The Karnataka authorities have explained the difference between cross charge and ISD mechanism vide Para 30 & 31 of the above referred to the decision in a detailed manner. The Maharashtra authorities have clarified the necessity of having ISD registration in place in order to be able to distribute the apportionable expenses. They made it abundantly clear that in the absence of an intention to apportion the expenses, the input credit will be denied in the hands of the head office as the expense incurred is not entirely to the benefit of such head office.

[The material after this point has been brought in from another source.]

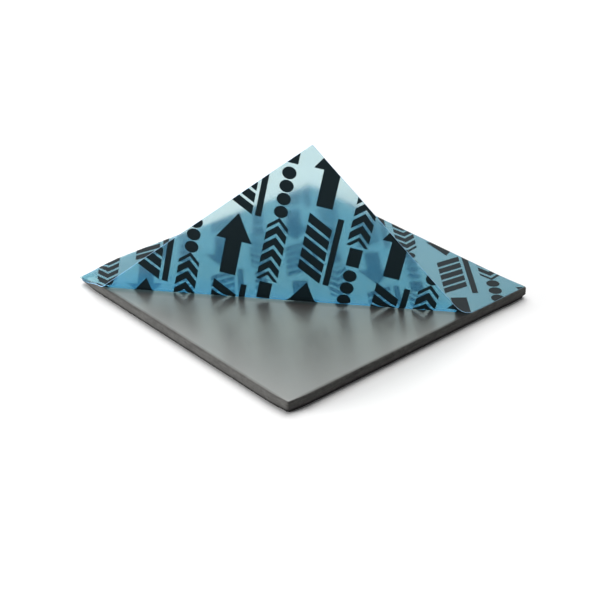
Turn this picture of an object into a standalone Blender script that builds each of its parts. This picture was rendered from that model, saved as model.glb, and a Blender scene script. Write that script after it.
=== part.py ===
"""Thermal pad sheet, die-cut square, with its release liner peeled up from one corner.

The pad lies on the XY plane with its origin at the centre of its bottom face. The liner is a film
of the pad's outline. It is still stuck to the pad behind the peel line, and in front of that line
it turns up through a conical bend into a flat flap. The free corner is the one at +X -Y.
"""

from math import atan2, cos, radians, sin

import bmesh
import bpy
from mathutils import Matrix, Vector

# Driving dimensions, in metres and degrees.
pad_length = 0.050  # along X
pad_width = 0.050  # along Y
pad_thickness = 0.002
corner_radius = 0.0005  # die-cut corners, of the pad and of the liner
edge_round = 0.00012  # soft top and bottom edges of the pad

liner_thickness = 0.0001
liner_clearance = 0.0003  # between the pad's top face and the liner's lower face

peel_front = 0.006  # stuck length of the liner's front edge, from the corner at -X -Y
peel_right = 0.0115  # stuck length of the liner's right edge, from the corner at +X +Y
apex_reach = 0.016  # from the peel line's front end out to the bend's apex
bend_half_angle = 2.2  # of the cone that the liner bends around
bend_turn = 85.0  # how far the liner turns up and back

corner_steps = 4
bend_steps = 8


def make_collection(name):
    collection = bpy.data.collections.new(name)
    bpy.context.scene.collection.children.link(collection)
    return collection


def make_material(name, colour, roughness, alpha=1.0):
    material = bpy.data.materials.new(name)
    material.use_nodes = True
    shader = material.node_tree.nodes["Principled BSDF"]
    shader.inputs["Base Color"].default_value = (*colour, 1.0)
    shader.inputs["Roughness"].default_value = roughness
    shader.inputs["Metallic"].default_value = 0.0
    shader.inputs["Alpha"].default_value = alpha
    return material


def add_object(name, bm, material, collection):
    mesh = bpy.data.meshes.new(name)
    bm.to_mesh(mesh)
    bm.free()
    mesh.materials.append(material)
    obj = bpy.data.objects.new(name, mesh)
    collection.objects.link(obj)
    return obj


def build_pad(collection):
    """Solid slab with rounded vertical corners and softened rims."""
    bm = bmesh.new()
    bmesh.ops.create_cube(bm, size=1.0)
    bmesh.ops.scale(bm, vec=(pad_length, pad_width, pad_thickness), verts=bm.verts)
    bmesh.ops.translate(bm, vec=(0.0, 0.0, pad_thickness / 2), verts=bm.verts)
    upright = [e for e in bm.edges if abs(e.verts[0].co.z - e.verts[1].co.z) > pad_thickness / 2]
    bmesh.ops.bevel(
        bm,
        geom=upright,
        offset=corner_radius,
        segments=corner_steps,
        profile=0.5,
        affect="EDGES",
        material=-1,
    )
    rims = [e for e in bm.edges if abs(e.verts[0].co.z - e.verts[1].co.z) < pad_thickness / 2]
    bmesh.ops.bevel(
        bm,
        geom=rims,
        offset=edge_round,
        segments=2,
        profile=0.5,
        affect="EDGES",
        material=-1,
    )
    silicone = make_material("pad_silicone", (0.25, 0.27, 0.26), 0.42)
    pad = add_object("thermal_pad", bm, silicone, collection)
    pad.data.shade_smooth()
    pad.data.set_sharp_from_angle(angle=radians(40.0))
    return pad


class PeelBend:
    """The map from the flat film to the peeled one. It keeps every length in the film."""

    def __init__(self):
        front_end = Vector((-pad_length / 2 + peel_front, -pad_width / 2))
        right_end = Vector((pad_length / 2, pad_width / 2 - peel_right))
        self.along = (right_end - front_end).normalized()
        self.forward = Vector((self.along.y, -self.along.x))
        self.apex = front_end - self.along * apex_reach
        self.half_angle = radians(bend_half_angle)
        self.turn = radians(bend_turn)
        self.film_angle = self.turn * sin(self.half_angle)
        along = self.along.to_3d()
        self.axis = along * cos(self.half_angle) + Vector((0.0, 0.0, sin(self.half_angle)))

    def cut_normal(self, angle):
        """Normal, in the flat film, of the line through the apex at this angle past the peel line."""
        return self.forward * cos(angle) - self.along * sin(angle)

    def generator(self, angle):
        """Ruling of the surface at a film angle, and the surface's direction across it."""
        turned = min(angle / sin(self.half_angle), self.turn)
        spin = Matrix.Rotation(-turned, 3, self.axis)
        return spin @ self.along.to_3d(), spin @ self.forward.to_3d()

    def place(self, point):
        """Where a point of the flat film lies once the film is peeled."""
        offset = point.to_2d() - self.apex
        angle = atan2(offset.dot(self.forward), offset.dot(self.along))
        if angle <= 0.0:
            return point.copy()
        ruling, across = self.generator(angle)
        flat_angle = max(angle - self.film_angle, 0.0)
        direction = ruling * cos(flat_angle) + across * sin(flat_angle)
        base = Vector((self.apex.x, self.apex.y, point.z))
        return base + direction * offset.length


def build_liner(collection):
    """Film of the pad's outline, cut along the rulings of the bend, folded up and given its thickness."""
    bend = PeelBend()
    bm = bmesh.new()
    bmesh.ops.create_grid(bm, x_segments=1, y_segments=1, size=0.5)
    bmesh.ops.scale(bm, vec=(pad_length, pad_width, 1.0), verts=bm.verts)
    bmesh.ops.bevel(
        bm,
        geom=list(bm.verts),
        offset=corner_radius,
        segments=corner_steps,
        profile=0.5,
        affect="VERTICES",
        material=-1,
    )
    bmesh.ops.translate(bm, vec=(0.0, 0.0, pad_thickness + liner_clearance), verts=bm.verts)
    for step in range(bend_steps + 1):
        angle = bend.film_angle * step / bend_steps
        bmesh.ops.bisect_plane(
            bm,
            geom=list(bm.verts) + list(bm.edges) + list(bm.faces),
            dist=1e-7,
            plane_co=bend.apex.to_3d(),
            plane_no=bend.cut_normal(angle).to_3d(),
        )
    for vert in bm.verts:
        vert.co = bend.place(vert.co)
    bmesh.ops.recalc_face_normals(bm, faces=bm.faces)
    film = make_material("liner_film", (0.18, 0.50, 0.62), 0.22, alpha=0.75)
    liner = add_object("release_liner", bm, film, collection)
    thickness = liner.modifiers.new("film_thickness", "SOLIDIFY")
    thickness.thickness = liner_thickness
    thickness.offset = 1.0
    thickness.use_even_offset = True
    return liner


def main():
    for obj in list(bpy.data.objects):
        bpy.data.objects.remove(obj, do_unlink=True)
    collection = make_collection("thermal_pad_sheet")
    build_pad(collection)
    build_liner(collection)


main()
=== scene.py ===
"""Thermal pad sheet with its printed release liner peeled up from one corner.

The pad is a die-cut slab of filled silicone. The liner is a translucent blue film of the pad's
outline, still stuck to the back half and standing up as a flap in front of the peel line.
"""

from math import atan2, cos, exp, radians, sin, sqrt
import bmesh
import bpy
from bpy.props import (
    FloatProperty,
    FloatVectorProperty,
    IntProperty,
    PointerProperty,
)
from mathutils import Matrix, Vector, noise


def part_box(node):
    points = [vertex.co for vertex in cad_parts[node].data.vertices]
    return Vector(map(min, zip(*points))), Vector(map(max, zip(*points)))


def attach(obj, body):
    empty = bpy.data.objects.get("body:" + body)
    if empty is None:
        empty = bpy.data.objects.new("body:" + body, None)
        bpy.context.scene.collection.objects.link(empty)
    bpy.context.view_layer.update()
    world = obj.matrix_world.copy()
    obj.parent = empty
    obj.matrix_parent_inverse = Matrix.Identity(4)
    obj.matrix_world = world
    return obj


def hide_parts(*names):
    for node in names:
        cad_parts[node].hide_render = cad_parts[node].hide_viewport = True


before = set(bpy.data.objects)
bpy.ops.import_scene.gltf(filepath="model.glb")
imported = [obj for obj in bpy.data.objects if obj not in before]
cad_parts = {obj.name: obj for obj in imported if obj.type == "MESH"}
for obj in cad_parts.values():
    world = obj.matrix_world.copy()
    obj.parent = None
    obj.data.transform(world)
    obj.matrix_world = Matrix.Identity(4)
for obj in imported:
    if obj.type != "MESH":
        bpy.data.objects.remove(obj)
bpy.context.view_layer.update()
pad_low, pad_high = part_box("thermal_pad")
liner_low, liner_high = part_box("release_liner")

bl_info = {
    "name": "Thermal Pad Sheet",
    "version": (1, 0, 0),
    "blender": (4, 5, 0),
    "location": "3D View > Sidebar > Thermal Pad",
    "description": "Die-cut thermal pad with a printed release liner peeled up from one corner",
    "category": "Object",
}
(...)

If it is the case that the head office has picked invoice only for the purpose of making a payment, the resort can be made under Pure agent as provided under Rule 33 of CGST Rules, 2017. However, if the expenses are towards the common benefit of the head office as well as a branch office, in all such cases resort has to be made to ISD registration as the PAN is the same and the allocation can be made accordingly.

The essence of these two AAARs from Karnataka and Maharashtra remains the same on several fronts and they complement each other to give ample clarity to the industry on the vexatious question of distribution of common expenses across registrations under the same PAN. The lessons to learn from these two decisions are summarized hereunder:

  1. When there are several registrations under the same PAN, one needs to have an ISD registration separately which facilitates the common services received to be apportioned across all registrations.
  2. It is important to have a separate registration at the head office in order to meet the reverse charge obligation, in case the head office is not into any taxable activity but receives services on which reverse charge is applicable or receives invoices in order to make payments in the capacity of Pure agent.
  3. Cross charge mechanism is an option to be used only when the head office is commonly incurring the expenses, the benefits of which are attributed to the branches viz., rental services of the head office, employee expenditure of the head office, statutory audit fee, etc
  4. Now for cross charging the other entities, the second proviso to clause (c) of Rule 28 of CGST Rules, 2017 can be resorted to as clarified vide Maharashtra AAAR ruling cited supra and a nominal value can be attributed to such services for the purposes of such cross charging.
  5. When under the same group, several companies with distinct PAN numbers exist, the option to be followed is the cross charge, as ISD is always to be under a single PAN and it cannot be between different PAN numbers.
  6. When there is no intention to apportion the expenses incurred on behalf of the branches by the head office, the head office is not entitled for such input credit as the expenses towards the branch are not in course of business for the head office.

There is an apprehension in the minds of industry that the advance ruling mechanism is not serving the intended purpose, but is leading to conflicts. But the point to be noted is to frame the question in the right manner in order to get the needed reply, which is an art which needs to be mastered in GST advance ruling regime.